For me though, I just tossed a chicken carcass that I had in the freezer in a large, heavy pot with the other stock ingredients.
Simmer for about 3 hours and you’ll have a really fantastic stock. The ginger, scallions, and chiles give this stock a really unique flavor.
Don’t skip this step if you want a flavorful soup.
Once the stock has cooled a bit, strain out the solids and use the stock for the soup later.
Dried Mushroom City
There’s at least one ingredient in this list that you’ll need to go to a real Asian market to find: Dried black fungus.
This is kind of weird stuff. It’s not mushrooms really, it’s just strips of black fungus.
You could leave them out if you can’t find them and just double up on the other dried mushrooms, but they add a nice savory flavor to the soup so try to find them.
Plus, they are kind of fun to cook with.
For the dried mushrooms and fungus, soak them in boiling water for about 20 minutes. That will reconstitute them and then you can just slice them into strips.
The fungus should really expand in the water. I think they about triple in size once they are reconstituted.
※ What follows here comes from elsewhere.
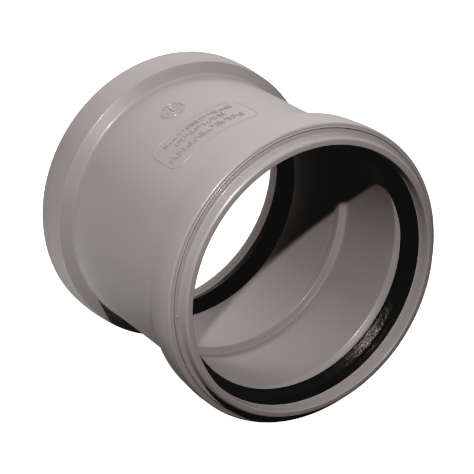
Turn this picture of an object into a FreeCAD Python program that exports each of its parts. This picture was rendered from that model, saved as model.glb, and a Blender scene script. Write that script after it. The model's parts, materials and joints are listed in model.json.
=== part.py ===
"""Push-fit drain pipe coupling: a straight double socket with a ring seal at each end.

The row frame has its origin at the middle of the coupling, on the axis. +X runs along the axis out of
socket A, and +Z is up with the coupling lying on its side. Units are millimetres.
"""
import FreeCAD, Part
import math
import os

# Driving dimensions
PIPE_BORE_R = 55.25          # socket wall, for a pipe of 110 mm outside diameter
OVERALL_LENGTH = 119.2
MOUTH_R = 56.4               # inside of the retaining cap
BODY_R = 58.2                # outside of the plain middle
HOUSING_R = 64.2             # outside of the seal housings
STOP_R = 52.4                # crest of the middle stop rib
STOP_HALF_WIDTH = 2.5

# Depths along the axis, measured inwards from a mouth
NOSE_DEPTH = 5.0             # from the mouth to the cap's flange
HOUSING_FRONT = 5.2          # the housing's front face, set back a little behind the flange
SEAL_FRONT = 6.6             # front of the seal groove
CROWN_DEPTH = 12.0           # where the slightly crowned housing is widest
SKIRT_END = 9.5              # inner end of the cap's skirt
LIP_DEPTH = 13.9             # narrowest place of the seal's lip
SEAL_BACK = 17.2             # rear face of the rubber ring
GROOVE_END = 18.2            # where the groove's outer wall meets its back wall
LEAD_IN_START = 20.0
LEAD_IN_END = 21.6           # the pipe bore is cylindrical from here to the stop rib
SHOULDER_TOP = 20.9          # outside: the housing's inner edge
SHOULDER_FOOT = 23.6         # outside: where the shoulder meets the plain body

# Radii of the small features
NOSE_R = 59.5
NOSE_ROOT_R = 59.8
FLANGE_R = 62.0
GROOVE_R = 60.9
LEAD_IN_R = 57.2
LIP_R = 55.1                 # the lip as it sits on a pipe, pressed back into its groove
LIP_HEEL_R = 57.6
NOSE_BACK_R = 56.2
HOUSING_FRONT_R = 64.0
SHOULDER_R = 63.5
STOP_DRAFT = 0.15            # how far each flank of the stop rib leans in

# Corner radii of the profiles
SHOULDER_FILLET = 1.8
SHOULDER_ROUND = 1.2
HOUSING_ROUND = 1.9
GROOVE_ROUND = 0.8
LEAD_IN_ROUND = 0.7
BORE_FILLET = 1.0
STOP_FILLET = 0.5
STOP_ROUND = 0.6
NOSE_ROUND = 0.9
NOSE_INNER_ROUND = 0.5
NOSE_FILLET = 0.5
FLANGE_ROUND = 0.35
NOSE_BACK_ROUND = 0.4
SEAL_ROUND = 0.5
LIP_ROUND = 0.6
SEAL_FRONT_ROUND = 0.3

# Raised moulding on the outside of the body
MARK_ANGLE = 112.0           # degrees from +Y towards +Z
MARK_HEIGHT = 0.35
MARK_LINE = 0.7
PANEL_X = 10.0
PANEL_LENGTH = 20.4          # along the axis
PANEL_WIDTH = 43.0           # across, before it wraps round the body
PANEL_CORNER = 5.0
DIAL_X = -14.0
DIAL_R = 5.1
POINTER_R = 1.0
PRISM_START = BODY_R * 0.7   # the tools that cut out the marks run from here
PRISM_LENGTH = BODY_R * 0.6
MARK_BAND = 60.0             # axial length of the ring that the marks are cut from

HALF = OVERALL_LENGTH / 2
AXIS_START = FreeCAD.Vector(0, 0, 0)
AXIS = FreeCAD.Vector(1, 0, 0)


def corner(point, before, after, radius):
    """Start, middle and end of the arc that rounds the corner at point."""
    to_before = (before - point).normalize()
    to_after = (after - point).normalize()
    half_angle = to_before.getAngle(to_after) / 2
    setback = radius / math.tan(half_angle)
    centre = point + (to_before + to_after).normalize() * (radius / math.sin(half_angle))
    middle = centre + (point - centre).normalize() * radius
    return point + to_before * setback, middle, point + to_after * setback


def outline(points):
    """Closed wire in the X-Z plane through (x, radius, corner radius) points."""
    places = [FreeCAD.Vector(x, 0, r) for x, r, _ in points]
    count = len(points)
    arcs = []
    for i, (_, _, rounding) in enumerate(points):
        if rounding > 0:
            arcs.append(corner(places[i], places[i - 1], places[(i + 1) % count], rounding))
        else:
            arcs.append((places[i], None, places[i]))
    edges = []
    for i, (start, middle, end) in enumerate(arcs):
        if middle is not None:
            edges.append(Part.Arc(start, middle, end).toShape())
        next_start = arcs[(i + 1) % count][0]
        if end.distanceToPoint(next_start) > 1e-6:
            edges.append(Part.LineSegment(end, next_start).toShape())
    return Part.Wire(edges)


def turned(points):
    """Solid of revolution about X from an outline of (x, radius, corner radius) points."""
    solid = Part.Face(outline(points)).revolve(AXIS_START, AXIS, 360)
    if solid.ShapeType != "Solid":
        solid = Part.Solid(solid.Shells[0])
    if solid.Volume < 0:
        solid.reverse()
    return solid


def from_mouth(side, profile):
    """Profile of (depth, radius, corner radius) points placed at the mouth on side +1 or -1."""
    return [(side * (HALF - depth), r, rounding) for depth, r, rounding in profile]


def mark_prism(points):
    """Prism through the wall at the marked side, from (x, across) points on the plane it faces."""
    turn = FreeCAD.Rotation(AXIS, MARK_ANGLE - 90)
    places = [turn.multVec(FreeCAD.Vector(x, -across, PRISM_START)) for x, across in points]
    outward = turn.multVec(FreeCAD.Vector(0, 0, PRISM_LENGTH))
    return Part.Face(Part.makePolygon(places)).extrude(outward)


def clipped_panel(length, width, clip):
    """Closed ring of points: a rectangle about PANEL_X with its corners cut off."""
    a = length / 2
    b = width / 2
    quarter = [(a, b - clip), (a - clip, b)]
    ring = quarter + [(-x, y) for x, y in reversed(quarter)]
    ring += [(-x, -y) for x, y in quarter] + [(x, -y) for x, y in reversed(quarter)]
    ring.append(ring[0])
    return [(PANEL_X + x, y) for x, y in ring]


def dial_prism(radius):
    """Radial cylinder through the wall at the dial."""
    turn = FreeCAD.Rotation(AXIS, MARK_ANGLE - 90)
    up = turn.multVec(FreeCAD.Vector(0, 0, 1))
    return Part.makeCylinder(radius, PRISM_LENGTH, FreeCAD.Vector(DIAL_X, 0, 0) + up * PRISM_START, up)


def raised_marks():
    """The moulded panel frame and the date dial, as thin walls that stand on the body."""
    band_start = FreeCAD.Vector(-MARK_BAND / 2, 0, 0)
    band = Part.makeCylinder(BODY_R + MARK_HEIGHT, MARK_BAND, band_start, AXIS)
    band = band.cut(Part.makeCylinder(BODY_R - MARK_HEIGHT, MARK_BAND, band_start, AXIS))
    inset = 2 * MARK_LINE
    inner_corner = PANEL_CORNER - (2 - math.sqrt(2)) * MARK_LINE
    outer = mark_prism(clipped_panel(PANEL_LENGTH, PANEL_WIDTH, PANEL_CORNER))
    inner = mark_prism(clipped_panel(PANEL_LENGTH - inset, PANEL_WIDTH - inset, inner_corner))
    frame = outer.cut(inner).common(band)
    dial = dial_prism(DIAL_R).cut(dial_prism(DIAL_R - MARK_LINE)).common(band)
    pointer = dial_prism(POINTER_R).common(band)
    return [frame, dial, pointer]


def coupling_body():
    """The moulded tube with both seal housings, both lead-in cones and the stop rib."""
    half = [
        (SHOULDER_FOOT, BODY_R, SHOULDER_FILLET),
        (SHOULDER_TOP, SHOULDER_R, SHOULDER_ROUND),
        (CROWN_DEPTH, HOUSING_R, 0),
        (HOUSING_FRONT, HOUSING_FRONT_R, HOUSING_ROUND),
        (HOUSING_FRONT, FLANGE_R, 0),
        (SKIRT_END, FLANGE_R, 0),
        (SKIRT_END, GROOVE_R, 0),
        (GROOVE_END, GROOVE_R, GROOVE_ROUND),
        (LEAD_IN_START, LEAD_IN_R, LEAD_IN_ROUND),
        (LEAD_IN_END, PIPE_BORE_R, BORE_FILLET),
        (HALF - STOP_HALF_WIDTH, PIPE_BORE_R, STOP_FILLET),
        (HALF - STOP_HALF_WIDTH + STOP_DRAFT, STOP_R, STOP_ROUND),
    ]
    body = turned(from_mouth(1, half) + from_mouth(-1, list(reversed(half))))
    for mark in raised_marks():
        body = body.fuse(mark)
    return body.removeSplitter()


def retaining_cap(side):
    """The collar that closes the seal groove: mouth nose, flange and skirt."""
    return turned(from_mouth(side, [
        (0, MOUTH_R, NOSE_INNER_ROUND),
        (0, NOSE_R, NOSE_ROUND),
        (NOSE_DEPTH, NOSE_ROOT_R, NOSE_FILLET),
        (NOSE_DEPTH, FLANGE_R, FLANGE_ROUND),
        (SKIRT_END, FLANGE_R, 0),
        (SKIRT_END, GROOVE_R, 0),
        (SEAL_FRONT, GROOVE_R, 0),
        (SEAL_FRONT, NOSE_BACK_R, NOSE_BACK_ROUND),
    ]))


def lip_seal(side):
    """The rubber ring, with its lip pressed back as it sits on a pipe."""
    return turned(from_mouth(side, [
        (SEAL_FRONT, GROOVE_R, 0),
        (SEAL_BACK, GROOVE_R, SEAL_ROUND),
        (SEAL_BACK, LIP_HEEL_R, SEAL_ROUND),
        (LIP_DEPTH, LIP_R, LIP_ROUND),
        (SEAL_FRONT, MOUTH_R, SEAL_FRONT_ROUND),
    ]))


def write_parts():
    """One STEP file for each node."""
    parts = {"coupling_body": coupling_body()}
    for name, side in (("a", 1), ("b", -1)):
        parts["retaining_cap_" + name] = retaining_cap(side)
        parts["lip_seal_" + name] = lip_seal(side)
    os.makedirs("parts", exist_ok=True)
    for node, shape in parts.items():
        shape.exportStep(os.path.join("parts", node + ".step"))
        print(node, shape.isValid(), len(shape.Solids), "solids", round(shape.Volume / 1000, 2), "cm3")


write_parts()
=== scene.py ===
import json
import math
import random

import bpy
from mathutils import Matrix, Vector


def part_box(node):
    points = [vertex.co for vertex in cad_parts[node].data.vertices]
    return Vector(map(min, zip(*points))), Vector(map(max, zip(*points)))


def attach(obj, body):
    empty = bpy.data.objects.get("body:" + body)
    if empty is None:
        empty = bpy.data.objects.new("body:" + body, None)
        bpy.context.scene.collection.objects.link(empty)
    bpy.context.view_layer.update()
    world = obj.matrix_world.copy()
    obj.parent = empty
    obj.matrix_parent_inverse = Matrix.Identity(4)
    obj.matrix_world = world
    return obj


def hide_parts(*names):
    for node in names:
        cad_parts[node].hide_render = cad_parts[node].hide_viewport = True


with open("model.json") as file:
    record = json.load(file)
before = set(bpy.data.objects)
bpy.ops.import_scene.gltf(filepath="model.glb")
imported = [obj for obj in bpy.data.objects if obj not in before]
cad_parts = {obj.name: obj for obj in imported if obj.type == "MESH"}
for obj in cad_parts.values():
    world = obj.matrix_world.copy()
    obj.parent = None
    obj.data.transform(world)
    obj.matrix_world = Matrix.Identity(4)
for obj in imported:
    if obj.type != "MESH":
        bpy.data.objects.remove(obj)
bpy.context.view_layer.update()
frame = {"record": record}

MM = 0.001
BODY = "root"

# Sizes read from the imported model, in metres
END_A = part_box("retaining_cap_a")[1].x
HOUSING_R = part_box("coupling_body")[1].y
FLANGE_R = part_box("retaining_cap_a")[1].y
GROOVE_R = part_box("lip_seal_a")[1].y
FLOOR_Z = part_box("coupling_body")[0].z
MOUNTS = {mount["name"]: mount for mount in frame["record"]["mounts"]}
PIPE_BORE_R = MOUNTS["socket_a"]["dims"]["r_mm"] * MM

# Radii
BODY_R = 58.2 * MM
STOP_R = 52.4 * MM
MOUTH_R = 56.4 * MM
NOSE_R = 59.5 * MM
NOSE_ROOT_R = 59.8 * MM
NOSE_BACK_R = 56.2 * MM
SHOULDER_R = 63.5 * MM
LEAD_IN_R = 57.2 * MM
FREE_LIP_R = 52.3 * MM

# Depths measured inwards from a mouth
NOSE_DEPTH = 5.0 * MM
SEAL_FRONT = 6.6 * MM
SKIRT_END = 9.5 * MM
LIP_DEPTH = 13.9 * MM
SEAL_BACK = 17.2 * MM
GROOVE_END = 18.2 * MM
LEAD_IN_START = 20.0 * MM
SHOULDER_TOP = 20.9 * MM
SHOULDER_FOOT = 23.6 * MM
LEAD_IN_END = 21.6 * MM
STOP_HALF_WIDTH = 2.5 * MM

# Gap between the flange and the housing's front, where the joint line shows
JOINT_GAP = 0.2 * MM

# Shallow sink line round the outside, over the stop rib
SINK_X = -1.2 * MM
SINK_HALF_WIDTH = 0.9 * MM
SINK_DEPTH = 0.06 * MM

# Raised moulding on the body's outside
MARK_ANGLE = math.radians(112)
MARK_HEIGHT = 0.35 * MM
MARK_LINE = 0.7 * MM
PANEL_X = 10.0 * MM
PANEL_LENGTH = 20.4 * MM
PANEL_WIDTH = 44.0 * MM
PANEL_CORNER = 5.0 * MM
CODE_HEIGHT = 0.4 * MM
CODE_BEVEL = 0.12 * MM
DIAL_X = -14.0 * MM
DIAL_R = 5.1 * MM
FRAME_WIDTH = 0.55 * MM
FRAME_HEIGHT = 0.2 * MM
CODE_SEED = 7
NIB_SIZE = 0.45 * MM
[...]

The other ingredient that might not be familiar to you is bamboo stalks. These have a really mild, almost sweet flavor. They come canned and are in these funny cone shapes.
They are really easy to dice up.
Starting the Soup
Once you have all the pieces for this soup, it’s pretty straightforward to bring everything together.
Start by heating the oil in a large, heavy pot over medium heat. Then add in the garlic, grated ginger, and chili garlic sauce. Let this cook until it’s nice and fragrant, about 3 minutes.
Be careful not to burn the garlic and ginger though.
Next, add in the sliced bamboo and sliced mushrooms.
The mushrooms are one of the savory ingredients in this soup that gives it that really unique sour and savory flavor.
Don’t skimp on them!
Next, add two ingredients that bring a lot of flavor to the soup: Soy sauce and rice wine vinegar.
The rice vinegar is really important. It gives the soup more of that great sour flavor.
Hot and Sour Soup: The Slurry
Once the rice vinegar and soy sauce are added, you can also add the chicken stock and bring the soup to a simmer.
Once it’s simmering, it’s time to thicken the soup a bit. If you’ve ever had this soup from a takeout place, you know that it’s slightly thick and almost glossy.
Cornstarch will give you that consistency.
Whatever you do though, don’t just add cornstarch to the soup. If you do, it’ll never dissolve all the way and just clump up. Instead, mix the cornstarch with some water and then slowly stir that slurry into the soup.
Once the slurry is added, you can also stir in your cubed tofu. The tofu doesn’t really need to cook, but it is nice to let it simmer for a few minutes so some of the flavors get infused.
The Final Step
The soup will be really good at this point. It won’t need any salt most likely, but will probably benefit from a pinch of pepper and sugar. The small pinch of sugar will balance out some of the sour flavors.
As a final step, just beat an egg until it’s scrambled and then drizzle it into the soup pot. The egg will cook immediately and add these nice strands of egg.
Traditionally, this technique is for egg drop soup, but I like it in this soup also.
Once the egg is added, the soup is ready to serve!
I like to serve it with lots of chopped cilantro and scallions.
While some of the ingredients may be new to you, the soup itself isn’t that hard to make.
The recipe makes a ton and the soup keeps great and is easy to reheat in the microwave or on the stovetop.
As I said though, the most important part is making sure you start with a flavorful stock. You can use store-bought, but simmer it with the stock ingredients to infuse flavor.
Give this a shot if you’re feeling adventurous. It was one of my favorite soups I’ve ever made.